伟大的诗人是用生命来成就他的诗歌的。林语堂先生在《吾国与吾民》中说:“诗歌教会了中国人一种生活观念,通过谚语和诗歌深切地渗入社会,给予他们一种悲天悯人的意识,使他们对大自然给予无限的深情,并用一切艺术的眼光来看待人生。”可以说,诗歌是文人的宗教,更甚,诗歌是中国人的宗教。柳永虽不乏奉承与应付之作,可羁宦思旅之伤,虽写平常之物,然其气动于中而形于外,对人们的情感教化毋庸置疑,更甚,他将词作为一种艺术,上升到了终极关怀的程度,这是柳永作为一个词人,所流传的美丽。庄子言道:“天地有大美而不言。”柳词于世间,是千古而下的涓流,在远处可见蜿蜒流淌的美丽,在近处,是触手生温薄凉。仿佛迁延顾步采莲女,低头弄莲子,言道,人心亦是清如许。的确,心与情,总胜文才千万,何况,柳词兼备。

这种感觉,恰如所说的:“与君初相识,犹似故人归。
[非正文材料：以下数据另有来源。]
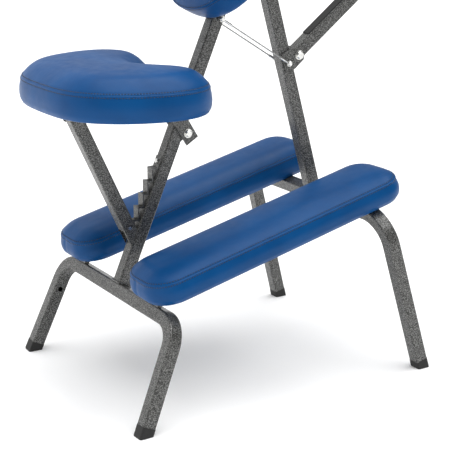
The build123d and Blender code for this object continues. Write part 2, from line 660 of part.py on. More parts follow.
def knob(base, direction, screw_r, screw_length, knob_r=17.0, knob_t=16.0):
    """Five-lobed clamping knob; its screw points against the given direction."""
    plane = Plane(origin=base, z_dir=direction)
    with BuildPart() as turned:
        with BuildSketch(plane):
            Circle(knob_r)
            with PolarLocations(knob_r + 3.5, 5):
                Circle(6.5, mode=Mode.SUBTRACT)
        extrude(amount=knob_t)
        with BuildSketch(plane):
            Circle(8.0)
        extrude(amount=-3.0)
        with BuildSketch(plane):
            Circle(screw_r)
        extrude(amount=-screw_length)
    return turned.part


with BuildPart() as armrest_pin:
    with BuildSketch(side_view(SEAT_PLATE_Y + PLATE + 4, arm_end, 0)):
        Circle(4.0)
    extrude(amount=2 * (SEAT_PLATE_Y + PLATE) + 4)
    with BuildSketch(side_view(SEAT_PLATE_Y + PLATE + 5, arm_end, 0)):
        Circle(7.5)
    extrude(amount=5)
save(armrest_pin.part, "armrest_pin")
knob_face = Vector(arm_end.X, -(SEAT_PLATE_Y + PLATE + 0.2), arm_end.Z)
with BuildPart() as armrest_knob:
    with BuildSketch(side_view(knob_face.Y - 3, arm_end, 0)):
        Circle(17)
        with PolarLocations(20.5, 5):
            Circle(6.5, mode=Mode.SUBTRACT)
    extrude(amount=15)
    with BuildSketch(side_view(knob_face.Y, arm_end, 0)):
        Circle(8)
    extrude(amount=3)
save(armrest_knob.part, "armrest_knob")


# ---- chest pad -----------------------------------------------------------------------------
def chest_outline(inset=0.0):
    """Round-ended pad outline in the rear frame's plane."""
    half = CHEST_WIDTH / 2 - inset
    radius = CHEST_END_R
    drop = radius - math.sqrt(radius ** 2 - half ** 2)
    bottom = CHEST_BOTTOM_U + inset
    top = CHEST_TOP_U - inset
    with BuildSketch() as outline:
        with BuildLine():
            ThreePointArc((-half, bottom + drop), (0, bottom), (half, bottom + drop))
            Line((half, bottom + drop), (half, top - drop))
            ThreePointArc((half, top - drop), (0, top), (-half, top - drop))
            Line((-half, top - drop), (-half, bottom + drop))
        make_face()
        fillet(outline.vertices(), 38 - inset * 0.5)
    return outline.sketch


CHEST_BOARD_T = 10.0
CHEST_BOARD_N = -HALF - GAP - PLATE      # the board rests on the bracket's web
with BuildPart() as chest_board:
    with BuildSketch(rear_plane.offset(CHEST_BOARD_N)):
        add(chest_outline(12))
    extrude(amount=-CHEST_BOARD_T)
save(chest_board.part, "chest_board")
with BuildPart() as chest_cushion:
    with BuildSketch(rear_plane.offset(CHEST_BACK_N)):
        add(chest_outline())
    extrude(amount=CHEST_FRONT_N - CHEST_BACK_N)
    fillet(chest_cushion.faces().sort_by(Axis(origin=(0, 0, 0), direction=(REAR_COS, 0, -REAR_SIN)))[0].edges(), 14)
    with BuildSketch(rear_plane.offset(CHEST_BACK_N)):
        add(chest_outline(11.8))
    extrude(amount=CHEST_BOARD_N - CHEST_BACK_N - CHEST_BOARD_T - 0.1, mode=Mode.SUBTRACT)
save(chest_cushion.part, "chest_cushion")

CHEST_BRACKET_U = (915.0, 975.0)
CHEST_BRACKET_W = 150.0
with BuildPart() as chest_bracket:
    bracket_mid = (CHEST_BRACKET_U[0] + CHEST_BRACKET_U[1]) / 2
    bracket_h = CHEST_BRACKET_U[1] - CHEST_BRACKET_U[0]
    with BuildSketch(rear_plane.offset(-HALF - GAP)):
        with Locations((0, bracket_mid)):
            RectangleRounded(CHEST_BRACKET_W, bracket_h, 6)
    extrude(amount=-PLATE)
    for start in (-SEAT_PLATE_Y, SEAT_PLATE_Y + PLATE):
        with BuildSketch(rear_side(start)):
            with Locations((-0.9, bracket_mid)):
                Rectangle(2 * HALF - 1.0, bracket_h)
            with Locations(CHEST_KNOB):
                Circle(3.6, mode=Mode.SUBTRACT)
        extrude(amount=PLATE)
save(chest_bracket.part, "chest_bracket")
chest_knob_centre = rear_point(*CHEST_KNOB)
with BuildPart() as chest_knob:
    for start, radius, length in ((-SEAT_PLATE_Y - PLATE - 0.2, 8.0, 4.0), (-SEAT_PLATE_Y + 0.1, 3.5, 6.0)):
        with BuildSketch(Plane(origin=(chest_knob_centre.X, start, chest_knob_centre.Z), x_dir=(1, 0, 0),
                               z_dir=(0, -1, 0))):
            Circle(radius)
        extrude(amount=length)
    with BuildSketch(Plane(origin=(chest_knob_centre.X, -SEAT_PLATE_Y - PLATE - 4.0, chest_knob_centre.Z),
                           x_dir=(1, 0, 0), z_dir=(0, -1, 0))):
        Circle(14.5)
        with PolarLocations(18, 5):
            Circle(6.5, mode=Mode.SUBTRACT)
    extrude(amount=15)
save(chest_knob.part, "chest_knob")


# ---- face cradle ---------------------------------------------------------------------------
STEM_IN = 110.0
stem_top_u = REAR_POST_TOP + STEM_OUT
with BuildPart() as cradle_stem:
    with BuildSketch(Plane(origin=rear_point(0, REAR_POST_TOP - STEM_IN), x_dir=(0, 1, 0), z_dir=(REAR_SIN, 0, REAR_COS))):
        square_ring(STEM, 1.5, 2.0)
    extrude(amount=STEM_IN + STEM_OUT)
save(cradle_stem.part, "cradle_stem")

save(knob(rear_point(HALF + 3.2, STEM_KNOB_U), Vector(REAR_COS, 0, -REAR_SIN), 4.0, 4.6), "stem_knob")

TILT_U = stem_top_u + 16.0
tilt_centre = rear_point(0, TILT_U)


with BuildSketch() as stem_ear_outline:
    with BuildLine():
        Polyline((-10.4, stem_top_u - 34), (10.4, stem_top_u - 34), (10.4, TILT_U - 4), (6, TILT_U + 9),
                 (-6, TILT_U + 9), (-10.4, TILT_U - 4), close=True)
    make_face()
    with Locations((0, TILT_U)):
        Circle(4.05, mode=Mode.SUBTRACT)
save(plate_pair(rear_side, stem_ear_outline.sketch, STEM / 2, PLATE), "cradle_hinge_ears")


def cradle_side(y):
    return side_view(y, tilt_centre, 90.0 - CRADLE_ANGLE)


cradle_along = cradle_side(0).x_dir
cradle_out = cradle_side(0).y_dir      # towards the sitter's face
TONGUE = 20.0
BOARD_OUT = 16.0
with BuildPart() as cradle_tongue:
    with BuildSketch(cradle_side(10.3)):
        Circle(9.5)
        with Locations((20, 0)):
            Rectangle(40, 16)
        with Locations((47, BOARD_OUT - 4)):
            Rectangle(46, 8)
        with BuildLine():
            Polyline((24, -8), (44, 8), (44, 16), (24, 12), close=True)
        make_face()
        Circle(4.05, mode=Mode.SUBTRACT)
    extrude(amount=20.6)
save(cradle_tongue.part, "cradle_tongue")
save(cross_bolt(tilt_centre, 4.0, STEM / 2 + PLATE, 7.0, 4.5), "cradle_tilt_bolt")

cradle_face = Plane(origin=tilt_centre + cradle_out * BOARD_OUT, x_dir=(0, 1, 0), z_dir=cradle_out)
face_up = 1.0 if cradle_face.y_dir.Z > 0 else -1.0
RING_CENTRE = 150.0
with BuildPart() as cradle_board:
    with BuildSketch(cradle_face):
        with Locations((0, face_up * RING_CENTRE)):
            Ellipse(112, 122)
        with Locations((0, face_up * (RING_CENTRE - 6))):
            Ellipse(56, 72, mode=Mode.SUBTRACT)
    extrude(amount=6)
save(cradle_board.part, "cradle_board")
with BuildPart() as cradle_cushion:
    with BuildSketch(cradle_face.offset(6.0)):
        with Locations((0, face_up * RING_CENTRE)):
            Ellipse(128, 138)
        with Locations((0, face_up * (RING_CENTRE - 8))):
            Ellipse(52, 70, mode=Mode.SUBTRACT)
        with Locations((0, face_up * (RING_CENTRE - 100))):
            Rectangle(56, 110, mode=Mode.SUBTRACT)
    extrude(amount=54)
    fillet(cradle_cushion.faces().sort_by(Axis(origin=(0, 0, 0), direction=tuple(cradle_out)))[-1].edges(), 8)
save(cradle_cushion.part, "cradle_cushion")

with BuildPart() as cradle_lever:
    lever_y = -(STEM / 2 + PLATE + 4.5 + 0.3)
    with BuildSketch(Plane(origin=(tilt_centre.X, lever_y, tilt_centre.Z), x_dir=(REAR_COS, 0, -REAR_SIN), z_dir=(0, -1, 0))):
        Circle(8)
        with Locations((0, -30)):
            RectangleRounded(11, 60, 5)
    extrude(amount=7)
save(cradle_lever.part, "cradle_lever")
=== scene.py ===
"""Looks of the kneeling massage chair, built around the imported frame.

Metres, +Z up, +X the way the sitter faces. Outlines and cushion profiles are in millimetres.
"""
import json
import math
import random

import bpy
import numpy as np
from mathutils import Matrix, Vector
from mathutils.geometry import delaunay_2d_cdt


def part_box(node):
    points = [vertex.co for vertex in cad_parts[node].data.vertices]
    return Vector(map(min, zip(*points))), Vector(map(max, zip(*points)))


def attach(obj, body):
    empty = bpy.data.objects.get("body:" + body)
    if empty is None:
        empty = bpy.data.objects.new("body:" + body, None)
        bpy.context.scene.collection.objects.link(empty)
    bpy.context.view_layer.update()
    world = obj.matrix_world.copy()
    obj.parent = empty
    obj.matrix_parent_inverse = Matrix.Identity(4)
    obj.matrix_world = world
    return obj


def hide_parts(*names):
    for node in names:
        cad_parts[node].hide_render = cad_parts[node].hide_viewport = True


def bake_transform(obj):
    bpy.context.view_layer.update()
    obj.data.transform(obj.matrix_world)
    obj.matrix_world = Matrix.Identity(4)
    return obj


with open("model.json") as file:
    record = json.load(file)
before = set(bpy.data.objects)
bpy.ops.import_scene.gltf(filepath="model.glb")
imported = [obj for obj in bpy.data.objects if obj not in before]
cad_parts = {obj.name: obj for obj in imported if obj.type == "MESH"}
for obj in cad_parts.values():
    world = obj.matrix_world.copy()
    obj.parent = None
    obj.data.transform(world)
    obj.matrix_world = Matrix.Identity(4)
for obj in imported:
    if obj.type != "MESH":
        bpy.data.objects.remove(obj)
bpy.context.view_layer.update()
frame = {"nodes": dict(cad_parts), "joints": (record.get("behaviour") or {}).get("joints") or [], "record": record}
random.seed(7)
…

”我已不记得何日初见柳词,只记得,初见时的感觉,像是归人,哒哒马蹄声带来等待的如愿。情感的震撼与心灵的抨击,慢慢融为久远的哀伤,好似另一个自己在不同的时空与我相依,彼此宽慰多年的无奈。河流经过坎坷,波涛汹涌,入海处温润漫开。尽管,谁也不会忘记他的真正的温度来自冰山,可,海以亘古的博大宁静和波澜不惊容纳个体的生命。无论当初多少不甘,怎样求不得与放不下,终究在是寻得了圆满,也使我,在历史的烟波浩渺中,窥见内心的一抹微云,一份平静。

忍把浮名,换了浅酌低唱。而今品味柳永《乐章集》,仿佛了淡却了世事浮华,内心也愈加澄澈明静,自言道:“时来渐觉年光晚,犹拟清歌待晓声。”惟愿,长长久久,不离不弃。